• WRITTEN INSTRUCTION: Copy the listing below line for line, starting at its first line and ending with the line that has "return made" in it. Add nothing.

** START PROVIDED MATERIAL **

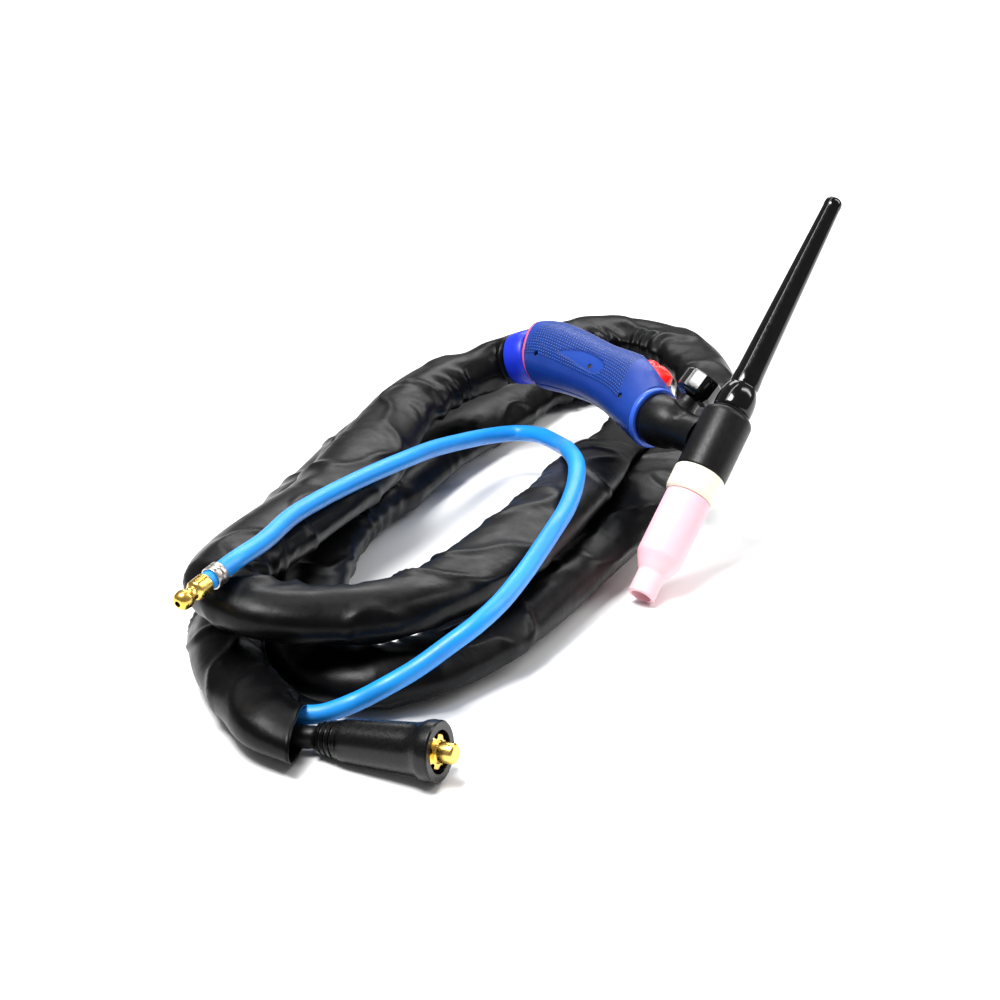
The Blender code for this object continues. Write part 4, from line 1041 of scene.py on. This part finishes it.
# ---- stage ---------------------------------------------------------------------------------------
def build_stage():
    bm = bmesh.new()
    bmesh.ops.create_grid(bm, x_segments=1, y_segments=1, size=6.0)
    mesh = bpy.data.meshes.new("floor")
    bm.to_mesh(mesh)
    bm.free()
    floor = bpy.data.objects.new("floor", mesh)
    bpy.context.scene.collection.objects.link(floor)
    mesh.materials.append(floor_paint())
    world = bpy.data.worlds.new("studio")
    world.use_nodes = True
    world.node_tree.nodes["Background"].inputs["Color"].default_value = (1.0, 1.0, 1.0, 1.0)
    world.node_tree.nodes["Background"].inputs["Strength"].default_value = 0.24
    bpy.context.scene.world = world
    area_light("key_softbox", (-0.55, -0.35, 1.5), (0.6, 0.6), 38)
    area_light("right_strip", (0.9, 0.1, 0.9), (0.2, 1.2), 9)
    area_light("back_softbox", (0.1, 1.1, 0.9), (1.2, 0.4), 11)
    cap_strip()


def floor_paint():
    made = bpy.data.materials.new("floor_paint")
    made.use_nodes = True
    tree = made.node_tree
    shader = tree.nodes["Principled BSDF"]
    shader.inputs["Base Color"].default_value = (0.93, 0.93, 0.93, 1.0)
    shader.inputs["Roughness"].default_value = 0.6
    shader.inputs["Specular IOR Level"].default_value = 0.2
    return made


def area_light(name, place, size, power):
    light = bpy.data.lights.new(name, "AREA")
    light.shape = "RECTANGLE"
    light.size = size[0]
    light.size_y = size[1]
    light.energy = power
    lamp = bpy.data.objects.new(name, light)
    bpy.context.scene.collection.objects.link(lamp)
    lamp.location = place
    aim = Vector((-0.06, -0.02, 0.04)) - Vector(place)
    lamp.rotation_euler = aim.to_track_quat("-Z", "Y").to_euler()
    return lamp


def cap_strip():
    """Narrow light that draws a streak along the back cap, from where the cap mirrors the camera's view."""
    middle = (TORCH + (CAP_LOW + CAP_LENGTH / 2) * CAP) * MM
    view = (Vector(CAMERA_PLACE) - middle).normalized()
    slant = view.dot(CAP)
    aside = Vector((-0.8, -0.35, 0.5))
    aside = (aside - aside.dot(CAP) * CAP).normalized()
    towards = math.sqrt(1 - slant * slant) * aside - slant * CAP
    lamp = area_light("cap_strip", middle + towards, (1.3, 0.06), 4)
    lamp.matrix_world = frame_at((middle + towards) / MM, towards, CAP)


def build_camera():
    camera = bpy.data.objects.new("camera", bpy.data.cameras.new("camera"))
    bpy.context.scene.collection.objects.link(camera)
    camera.data.lens = 85.0
    camera.data.sensor_width = 36.0
    camera.location = CAMERA_PLACE
    camera.rotation_euler = (math.radians(66.0), 0.0, 0.0)
    bpy.context.scene.camera = camera
    bpy.context.scene.view_settings.view_transform = "Standard"


def main():
    build_camera()
    build_stage()
    build_cords()
    build_head()
    build_neck()
    build_handle()
    build_trigger()
    build_knuckle()
    finish_cad_nodes()


main()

** END PROVIDED MATERIAL **

• EXERCISE OUTPUT:
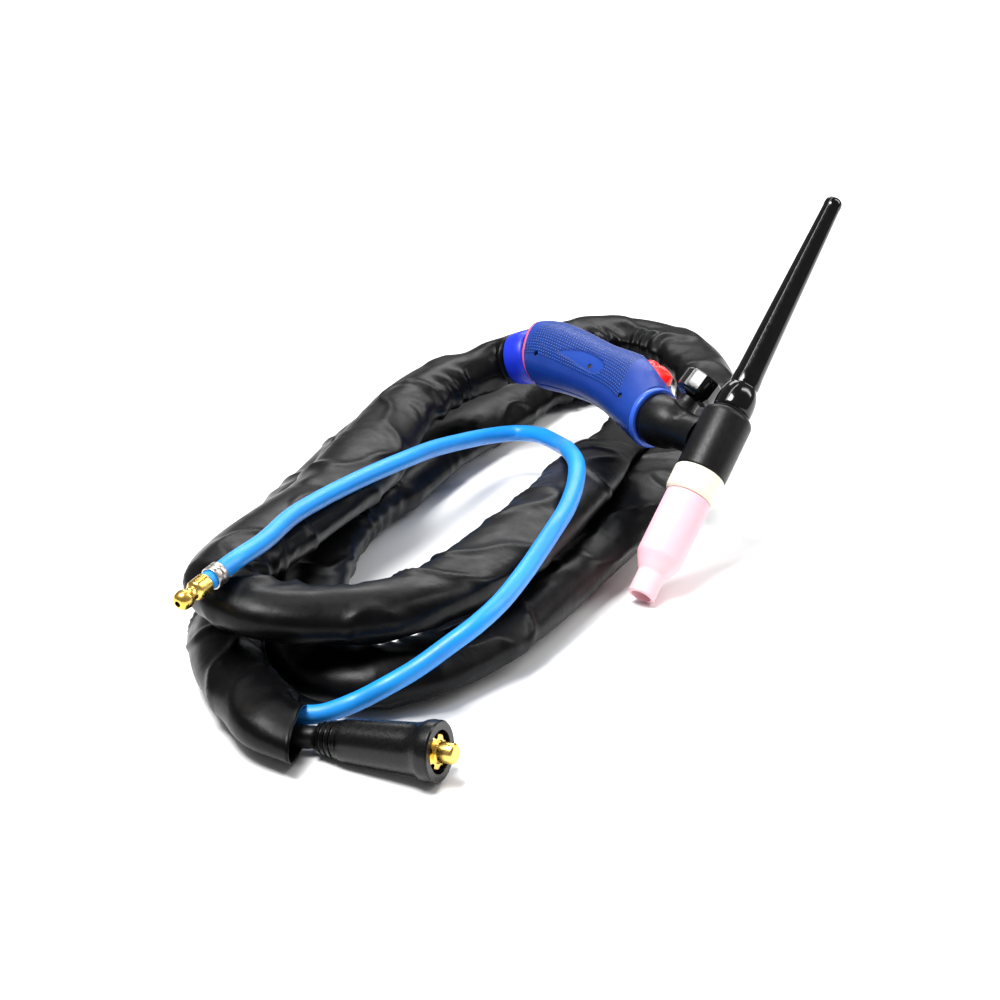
The Blender code for this object continues. Write part 4, from line 1041 of scene.py on. This part finishes it.
# ---- stage ---------------------------------------------------------------------------------------
def build_stage():
    bm = bmesh.new()
    bmesh.ops.create_grid(bm, x_segments=1, y_segments=1, size=6.0)
    mesh = bpy.data.meshes.new("floor")
    bm.to_mesh(mesh)
    bm.free()
    floor = bpy.data.objects.new("floor", mesh)
    bpy.context.scene.collection.objects.link(floor)
    mesh.materials.append(floor_paint())
    world = bpy.data.worlds.new("studio")
    world.use_nodes = True
    world.node_tree.nodes["Background"].inputs["Color"].default_value = (1.0, 1.0, 1.0, 1.0)
    world.node_tree.nodes["Background"].inputs["Strength"].default_value = 0.24
    bpy.context.scene.world = world
    area_light("key_softbox", (-0.55, -0.35, 1.5), (0.6, 0.6), 38)
    area_light("right_strip", (0.9, 0.1, 0.9), (0.2, 1.2), 9)
    area_light("back_softbox", (0.1, 1.1, 0.9), (1.2, 0.4), 11)
    cap_strip()


def floor_paint():
    made = bpy.data.materials.new("floor_paint")
    made.use_nodes = True
    tree = made.node_tree
    shader = tree.nodes["Principled BSDF"]
    shader.inputs["Base Color"].default_value = (0.93, 0.93, 0.93, 1.0)
    shader.inputs["Roughness"].default_value = 0.6
    shader.inputs["Specular IOR Level"].default_value = 0.2
    return made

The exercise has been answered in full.